## GIVEN INFORMATION
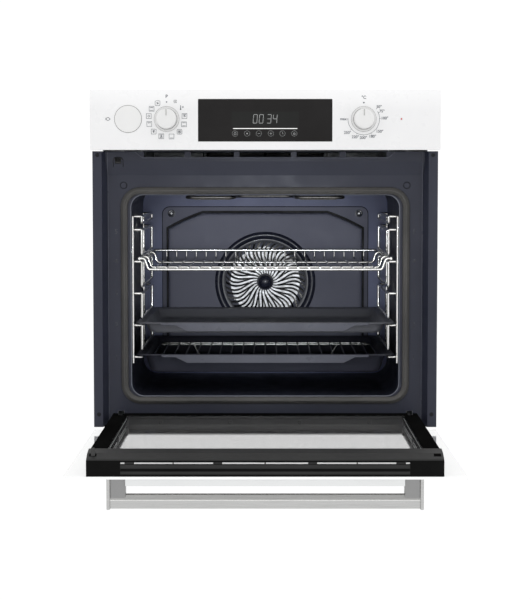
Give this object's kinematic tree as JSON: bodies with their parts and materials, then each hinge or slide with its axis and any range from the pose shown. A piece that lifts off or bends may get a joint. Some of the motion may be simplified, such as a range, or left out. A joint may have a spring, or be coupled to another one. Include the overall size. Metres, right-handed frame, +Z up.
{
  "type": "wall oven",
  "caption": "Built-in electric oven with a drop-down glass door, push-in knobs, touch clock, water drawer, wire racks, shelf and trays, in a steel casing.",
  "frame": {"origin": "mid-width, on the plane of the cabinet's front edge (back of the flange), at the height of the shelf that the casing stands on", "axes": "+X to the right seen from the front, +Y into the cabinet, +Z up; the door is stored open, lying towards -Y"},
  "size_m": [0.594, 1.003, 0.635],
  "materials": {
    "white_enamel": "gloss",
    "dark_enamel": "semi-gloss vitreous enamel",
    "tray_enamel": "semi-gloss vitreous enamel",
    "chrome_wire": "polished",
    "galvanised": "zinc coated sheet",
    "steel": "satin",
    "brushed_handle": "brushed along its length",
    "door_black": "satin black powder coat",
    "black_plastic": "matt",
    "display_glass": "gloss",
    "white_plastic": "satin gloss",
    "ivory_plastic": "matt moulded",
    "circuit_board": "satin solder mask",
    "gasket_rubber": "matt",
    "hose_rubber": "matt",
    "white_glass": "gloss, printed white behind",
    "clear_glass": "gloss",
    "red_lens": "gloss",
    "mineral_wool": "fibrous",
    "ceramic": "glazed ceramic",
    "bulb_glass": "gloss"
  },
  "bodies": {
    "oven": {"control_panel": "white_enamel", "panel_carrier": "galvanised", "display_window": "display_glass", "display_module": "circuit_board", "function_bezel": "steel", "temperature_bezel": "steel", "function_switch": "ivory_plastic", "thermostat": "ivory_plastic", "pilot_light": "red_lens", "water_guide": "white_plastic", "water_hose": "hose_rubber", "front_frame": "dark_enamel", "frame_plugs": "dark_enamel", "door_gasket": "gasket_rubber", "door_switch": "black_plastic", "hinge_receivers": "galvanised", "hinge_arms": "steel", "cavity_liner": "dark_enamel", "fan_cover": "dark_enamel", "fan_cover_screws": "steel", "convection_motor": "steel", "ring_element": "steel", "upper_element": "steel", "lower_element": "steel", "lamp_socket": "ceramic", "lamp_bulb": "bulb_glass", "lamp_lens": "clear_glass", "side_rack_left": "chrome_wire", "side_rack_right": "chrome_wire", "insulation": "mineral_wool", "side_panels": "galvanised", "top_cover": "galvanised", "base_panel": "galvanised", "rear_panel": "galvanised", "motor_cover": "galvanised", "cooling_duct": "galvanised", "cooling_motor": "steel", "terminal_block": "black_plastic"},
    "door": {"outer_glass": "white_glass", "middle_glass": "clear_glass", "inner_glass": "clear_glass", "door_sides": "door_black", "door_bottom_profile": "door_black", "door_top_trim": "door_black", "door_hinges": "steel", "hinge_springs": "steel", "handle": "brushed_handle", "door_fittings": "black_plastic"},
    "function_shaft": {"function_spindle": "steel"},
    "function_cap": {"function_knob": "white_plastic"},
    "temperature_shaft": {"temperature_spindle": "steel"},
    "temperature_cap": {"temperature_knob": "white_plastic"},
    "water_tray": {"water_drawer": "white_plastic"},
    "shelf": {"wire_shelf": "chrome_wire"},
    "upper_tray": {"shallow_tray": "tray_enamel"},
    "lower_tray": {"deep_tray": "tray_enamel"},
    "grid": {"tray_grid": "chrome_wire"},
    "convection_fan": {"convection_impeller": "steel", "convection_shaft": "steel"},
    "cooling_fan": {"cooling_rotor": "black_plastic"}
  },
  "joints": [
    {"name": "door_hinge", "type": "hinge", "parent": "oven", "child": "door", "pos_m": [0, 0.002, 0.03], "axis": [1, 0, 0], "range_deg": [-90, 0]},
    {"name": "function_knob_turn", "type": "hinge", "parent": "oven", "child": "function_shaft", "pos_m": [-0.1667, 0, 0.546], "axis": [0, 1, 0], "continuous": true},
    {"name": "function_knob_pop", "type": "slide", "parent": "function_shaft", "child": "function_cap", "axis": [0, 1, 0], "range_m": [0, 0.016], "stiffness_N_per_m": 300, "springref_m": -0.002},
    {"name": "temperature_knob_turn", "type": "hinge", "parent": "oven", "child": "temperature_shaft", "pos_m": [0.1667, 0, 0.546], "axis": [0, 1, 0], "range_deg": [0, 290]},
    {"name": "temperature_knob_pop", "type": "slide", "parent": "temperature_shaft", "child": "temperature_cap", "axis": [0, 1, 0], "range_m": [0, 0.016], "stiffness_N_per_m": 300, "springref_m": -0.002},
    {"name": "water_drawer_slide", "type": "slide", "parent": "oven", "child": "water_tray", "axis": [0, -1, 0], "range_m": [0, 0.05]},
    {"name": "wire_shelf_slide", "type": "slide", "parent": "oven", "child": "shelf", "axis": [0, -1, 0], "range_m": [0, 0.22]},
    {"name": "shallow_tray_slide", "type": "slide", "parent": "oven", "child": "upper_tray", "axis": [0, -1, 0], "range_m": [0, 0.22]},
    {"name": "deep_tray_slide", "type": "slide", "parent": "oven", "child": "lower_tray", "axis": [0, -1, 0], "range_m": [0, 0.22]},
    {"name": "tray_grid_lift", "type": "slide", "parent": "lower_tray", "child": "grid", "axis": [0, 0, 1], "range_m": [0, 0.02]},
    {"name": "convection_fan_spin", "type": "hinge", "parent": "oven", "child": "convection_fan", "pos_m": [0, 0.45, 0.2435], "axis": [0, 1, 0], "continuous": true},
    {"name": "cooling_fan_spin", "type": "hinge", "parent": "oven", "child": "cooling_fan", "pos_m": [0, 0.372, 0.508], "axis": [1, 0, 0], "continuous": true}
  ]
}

## WORK TO COMPLETE
Extract all of the material exactly as it is written.

## EXPECTED OUTPUT
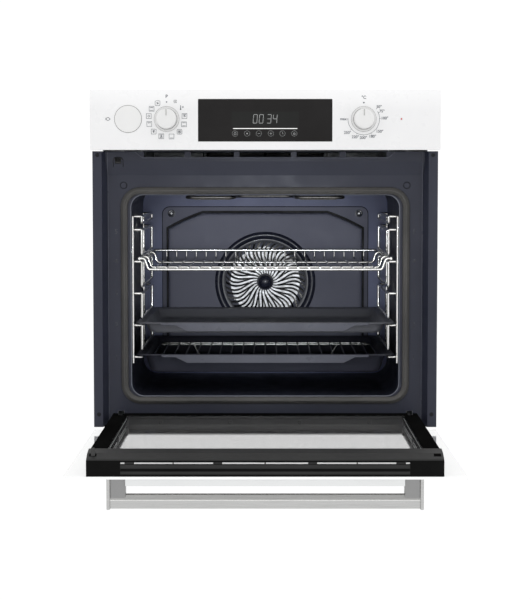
Give this object's kinematic tree as JSON: bodies with their parts and materials, then each hinge or slide with its axis and any range from the pose shown. A piece that lifts off or bends may get a joint. Some of the motion may be simplified, such as a range, or left out. A joint may have a spring, or be coupled to another one. Include the overall size. Metres, right-handed frame, +Z up.
{
  "type": "wall oven",
  "caption": "Built-in electric oven with a drop-down glass door, push-in knobs, touch clock, water drawer, wire racks, shelf and trays, in a steel casing.",
  "frame": {"origin": "mid-width, on the plane of the cabinet's front edge (back of the flange), at the height of the shelf that the casing stands on", "axes": "+X to the right seen from the front, +Y into the cabinet, +Z up; the door is stored open, lying towards -Y"},
  "size_m": [0.594, 1.003, 0.635],
  "materials": {
    "white_enamel": "gloss",
    "dark_enamel": "semi-gloss vitreous enamel",
    "tray_enamel": "semi-gloss vitreous enamel",
    "chrome_wire": "polished",
    "galvanised": "zinc coated sheet",
    "steel": "satin",
    "brushed_handle": "brushed along its length",
    "door_black": "satin black powder coat",
    "black_plastic": "matt",
    "display_glass": "gloss",
    "white_plastic": "satin gloss",
    "ivory_plastic": "matt moulded",
    "circuit_board": "satin solder mask",
    "gasket_rubber": "matt",
    "hose_rubber": "matt",
    "white_glass": "gloss, printed white behind",
    "clear_glass": "gloss",
    "red_lens": "gloss",
    "mineral_wool": "fibrous",
    "ceramic": "glazed ceramic",
    "bulb_glass": "gloss"
  },
  "bodies": {
    "oven": {"control_panel": "white_enamel", "panel_carrier": "galvanised", "display_window": "display_glass", "display_module": "circuit_board", "function_bezel": "steel", "temperature_bezel": "steel", "function_switch": "ivory_plastic", "thermostat": "ivory_plastic", "pilot_light": "red_lens", "water_guide": "white_plastic", "water_hose": "hose_rubber", "front_frame": "dark_enamel", "frame_plugs": "dark_enamel", "door_gasket": "gasket_rubber", "door_switch": "black_plastic", "hinge_receivers": "galvanised", "hinge_arms": "steel", "cavity_liner": "dark_enamel", "fan_cover": "dark_enamel", "fan_cover_screws": "steel", "convection_motor": "steel", "ring_element": "steel", "upper_element": "steel", "lower_element": "steel", "lamp_socket": "ceramic", "lamp_bulb": "bulb_glass", "lamp_lens": "clear_glass", "side_rack_left": "chrome_wire", "side_rack_right": "chrome_wire", "insulation": "mineral_wool", "side_panels": "galvanised", "top_cover": "galvanised", "base_panel": "galvanised", "rear_panel": "galvanised", "motor_cover": "galvanised", "cooling_duct": "galvanised", "cooling_motor": "steel", "terminal_block": "black_plastic"},
    "door": {"outer_glass": "white_glass", "middle_glass": "clear_glass", "inner_glass": "clear_glass", "door_sides": "door_black", "door_bottom_profile": "door_black", "door_top_trim": "door_black", "door_hinges": "steel", "hinge_springs": "steel", "handle": "brushed_handle", "door_fittings": "black_plastic"},
    "function_shaft": {"function_spindle": "steel"},
    "function_cap": {"function_knob": "white_plastic"},
    "temperature_shaft": {"temperature_spindle": "steel"},
    "temperature_cap": {"temperature_knob": "white_plastic"},
    "water_tray": {"water_drawer": "white_plastic"},
    "shelf": {"wire_shelf": "chrome_wire"},
    "upper_tray": {"shallow_tray": "tray_enamel"},
    "lower_tray": {"deep_tray": "tray_enamel"},
    "grid": {"tray_grid": "chrome_wire"},
    "convection_fan": {"convection_impeller": "steel", "convection_shaft": "steel"},
    "cooling_fan": {"cooling_rotor": "black_plastic"}
  },
  "joints": [
    {"name": "door_hinge", "type": "hinge", "parent": "oven", "child": "door", "pos_m": [0, 0.002, 0.03], "axis": [1, 0, 0], "range_deg": [-90, 0]},
    {"name": "function_knob_turn", "type": "hinge", "parent": "oven", "child": "function_shaft", "pos_m": [-0.1667, 0, 0.546], "axis": [0, 1, 0], "continuous": true},
    {"name": "function_knob_pop", "type": "slide", "parent": "function_shaft", "child": "function_cap", "axis": [0, 1, 0], "range_m": [0, 0.016], "stiffness_N_per_m": 300, "springref_m": -0.002},
    {"name": "temperature_knob_turn", "type": "hinge", "parent": "oven", "child": "temperature_shaft", "pos_m": [0.1667, 0, 0.546], "axis": [0, 1, 0], "range_deg": [0, 290]},
    {"name": "temperature_knob_pop", "type": "slide", "parent": "temperature_shaft", "child": "temperature_cap", "axis": [0, 1, 0], "range_m": [0, 0.016], "stiffness_N_per_m": 300, "springref_m": -0.002},
    {"name": "water_drawer_slide", "type": "slide", "parent": "oven", "child": "water_tray", "axis": [0, -1, 0], "range_m": [0, 0.05]},
    {"name": "wire_shelf_slide", "type": "slide", "parent": "oven", "child": "shelf", "axis": [0, -1, 0], "range_m": [0, 0.22]},
    {"name": "shallow_tray_slide", "type": "slide", "parent": "oven", "child": "upper_tray", "axis": [0, -1, 0], "range_m": [0, 0.22]},
    {"name": "deep_tray_slide", "type": "slide", "parent": "oven", "child": "lower_tray", "axis": [0, -1, 0], "range_m": [0, 0.22]},
    {"name": "tray_grid_lift", "type": "slide", "parent": "lower_tray", "child": "grid", "axis": [0, 0, 1], "range_m": [0, 0.02]},
    {"name": "convection_fan_spin", "type": "hinge", "parent": "oven", "child": "convection_fan", "pos_m": [0, 0.45, 0.2435], "axis": [0, 1, 0], "continuous": true},
    {"name": "cooling_fan_spin", "type": "hinge", "parent": "oven", "child": "cooling_fan", "pos_m": [0, 0.372, 0.508], "axis": [1, 0, 0], "continuous": true}
  ]
}